Brad/Ben/all,

I think Ben's point about not trying to emulate biological brains with 
computers is quite important.

The medium they are working with (living cells, computer chips are 
very different).   Effective brains emerge out of an interplay between 
the fundamental substrate and the connections with the external 
environment that stimulate the need for and utility of mind processes 
(unconscious or conscious).

The emergence of mind requires an evolutionary interaction between 
the potential mind sustrate and the environment.  In the case of the 
computer-based system, humans and later AGIs can also consciously 
design components/concepts that can be thrown into the mind 
generating architecture.  But over it all there will still be be a powerful 
evolutionary process of "try some things, see what happens, make a 
selection of what seems to work best, try some more things ...."

One thing Ben said is very relevant:

> This precision allows entirely different structures and dynamics to be
> utilized, in digital AGI systems as opposed to brains.  For example,
> it allows correct probabilistic inference calculations (which humans,
> at least on the conscious level) are miserable at making; it allows
> compact expression of complex procedures as higher-order functions (a
> representation that is really profoundly unbrainlike); etc. 

In other words when you are dealing with a profoundly different 
substrate what you can try to do can be very different and the evolution 
of systems in different substrates will therefore inevitably be different.

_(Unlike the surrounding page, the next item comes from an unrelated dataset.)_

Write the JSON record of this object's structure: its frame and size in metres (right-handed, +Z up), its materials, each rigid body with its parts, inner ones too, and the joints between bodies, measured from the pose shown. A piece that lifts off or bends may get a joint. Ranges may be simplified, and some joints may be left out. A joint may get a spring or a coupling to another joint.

So AGIs are our first experience with truly alien intelligence - ie. built 
on a profoundly different substrate to biological systems (that have 
Earth history).

That is not to say that there will not be convergent evolution in 
biological brains and computer brains - we share the same meta 
environment and we will interact with each other.

And I'm sure there will be lots of things that can be learned from the 
study of biological brains that will be useful for designing/evolving 
computer brains but it seems that starting with an awareness that 
biological brains and computer brains need to evolve differently due to 
their fundamental substrate difference makes sense to me.